■ Task prompt: Output the data exactly, with every line intact.

■ Recorded data:
################

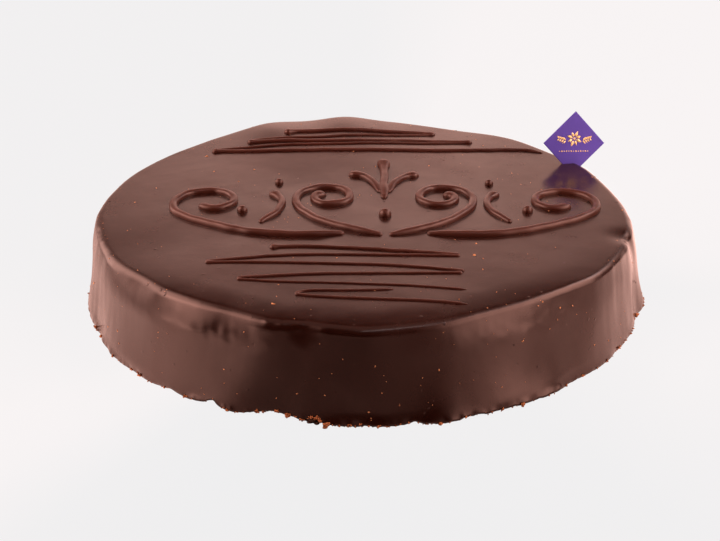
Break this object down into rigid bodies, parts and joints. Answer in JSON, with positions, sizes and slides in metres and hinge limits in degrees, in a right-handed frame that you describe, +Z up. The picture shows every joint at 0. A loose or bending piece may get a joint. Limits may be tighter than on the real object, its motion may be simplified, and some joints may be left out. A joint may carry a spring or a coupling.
{
  "type": "sachertorte cake",
  "caption": "Low round chocolate cake under a poured chocolate glaze, with piped drizzle lines, a piped scroll and a small square card stuck in by one corner.",
  "frame": {"origin": "middle of the cake's flat underside, on the surface it rests on", "axes": "+Z up, -Y towards the front of the cake, +X to its right, where the card stands"},
  "size_m": [0.2717, 0.2702, 0.0692],
  "materials": {
    "sponge": "crumbly dark chocolate sponge, matte",
    "glaze": "set chocolate glaze, satin to glossy",
    "card": "satin purple card with a gold print on the front"
  },
  "bodies": {
    "root": {"sponge": "sponge", "glaze": "glaze", "card": "card"}
  },
  "joints": []
}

################

■ Full answer:
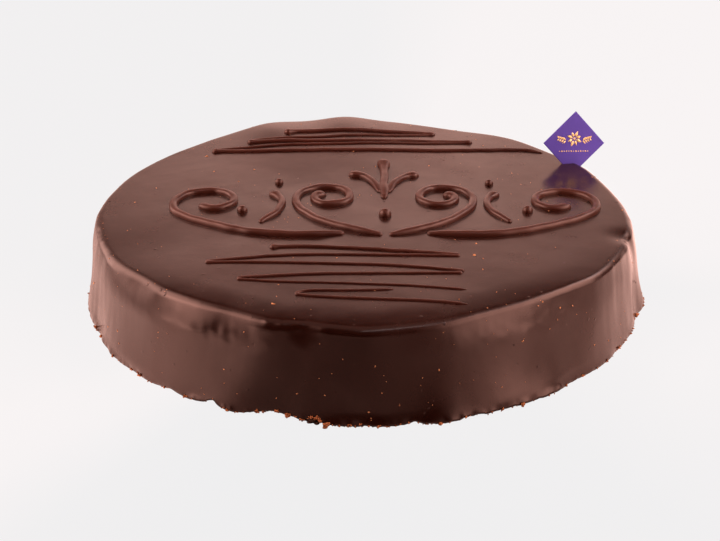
Break this object down into rigid bodies, parts and joints. Answer in JSON, with positions, sizes and slides in metres and hinge limits in degrees, in a right-handed frame that you describe, +Z up. The picture shows every joint at 0. A loose or bending piece may get a joint. Limits may be tighter than on the real object, its motion may be simplified, and some joints may be left out. A joint may carry a spring or a coupling.
{
  "type": "sachertorte cake",
  "caption": "Low round chocolate cake under a poured chocolate glaze, with piped drizzle lines, a piped scroll and a small square card stuck in by one corner.",
  "frame": {"origin": "middle of the cake's flat underside, on the surface it rests on", "axes": "+Z up, -Y towards the front of the cake, +X to its right, where the card stands"},
  "size_m": [0.2717, 0.2702, 0.0692],
  "materials": {
    "sponge": "crumbly dark chocolate sponge, matte",
    "glaze": "set chocolate glaze, satin to glossy",
    "card": "satin purple card with a gold print on the front"
  },
  "bodies": {
    "root": {"sponge": "sponge", "glaze": "glaze", "card": "card"}
  },
  "joints": []
}